Das von dem Garchinger Team verwendete Verfahren hingegen ermöglicht es, grundsätzlich beliebig viele verschränkte Photon zu erzeugen. Zudem ist die Methode besonders effizient – ebenfalls ein für mögliche künftige technische Anwendungen wichtiges Maß: „Durch Messungen an der produzierten Photonen-Kette konnten wir eine Effizienz von annähernd fünfzig Prozent belegen“, sagt Philip Thomas. Das bedeutet: Fast jeder zweite „Knopfdruck“ an dem Rubidium-Atom lieferte ein nutzbares Lichtteilchen – weit mehr als bei früheren Experimenten erreicht worden ist. „Alles in allem beseitigt unsere Arbeit ein seit Langem bestehendes Hindernis auf dem Weg zu skalierbarem, messbasiertem Quanten­computing“, fasst Abteilungs­direktor Gerhard Rempe die Resultate zusammen.

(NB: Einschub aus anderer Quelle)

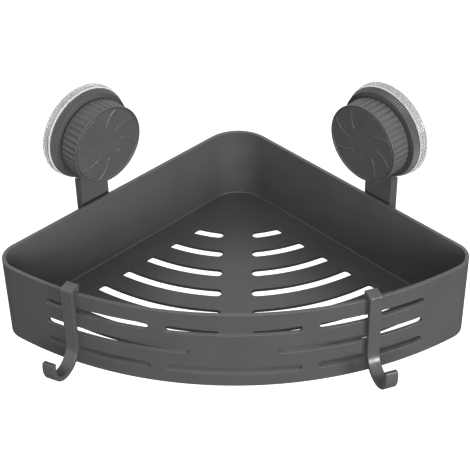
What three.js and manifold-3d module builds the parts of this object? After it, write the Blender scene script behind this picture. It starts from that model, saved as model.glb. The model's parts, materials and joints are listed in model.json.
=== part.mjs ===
// Corner shower caddy: a quarter-round tray, two clip-on hooks, and two suction cup holders
// whose straps drop into sockets on the tray's rear walls.
// Millimetres, +Z up, +Y towards the room's corner. The origin is the middle of the base.
import * as THREE from 'three';
import { mergeVertices } from 'three/addons/utils/BufferGeometryUtils.js';
import Module from 'manifold-3d';

const wasm = await Module();
wasm.setup();

// ---- Driving dimensions ---------------------------------------------------------------

// Tray, seen from above: two rear walls at right angles, closed by one front arc.
const cornerY = 119.45;      // where the rear walls' outer planes meet
const rearWall = 220;        // from there to where a rear wall's plane meets the front arc
const frontRadius = 241.5;
const sideFillet = 16;
const rearFillet = 26.5;
const trayHeight = 58;
const wallThickness = 2.6;
const floorTop = 5.4;         // the walls run on below the floor as a skirt
const floorThickness = 2.4;

// Drain slots in the floor, arcs about one centre, split by a solid spine.
const floorSlots = {
  rows: 7, centreBehindCorner: 10, firstOuterRadius: 79, pitch: 21.1, width: 7,
  spineHalfWidth: 10, insetFromRearWall: 20.6, cornerRound: 1.8,
};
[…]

Und noch eine weitere Hürde wollen die Wissenschaftler am MPQ aus dem Weg räumen. So wären für komplexe Rechen­operationen mindestens zwei Atome als Photonen-Quellen in dem Resonator erforderlich. Die Quantenphysiker sprechen von einem zweidimensionalen Cluster-Zustand. „Wir arbeiten bereits daran, diese Aufgabe zu bewältigen“, verrät Philip Thomas. Der Max-Planck-Forscher betont zudem, dass mögliche technische Anwendungen weit über des Quantenrechnen hinausreichen: „Ein weiteres Anwendungs­beispiel ist die Quanten­kommunikation“ – die abhörsichere Übertragung von Informationen, etwa durch Licht in einem Glasfaserkabel. Dort erfährt das Licht bei seiner Ausbreitung durch optische Effekte wie Streuung und Absorption unvermeidbare Verluste – was die Distanz limitiert, über die sich ein Datentransport bewerkstelligen lässt. Durch die in Garching entwickelte Methode ließe sich Quanten­information in verschränkten Photonen verpacken und könnte auch ein gewisses Maß an Licht­verlusten überstehen – und eine sichere Kommunikation über größere Entfernungen hinweg ermöglichen.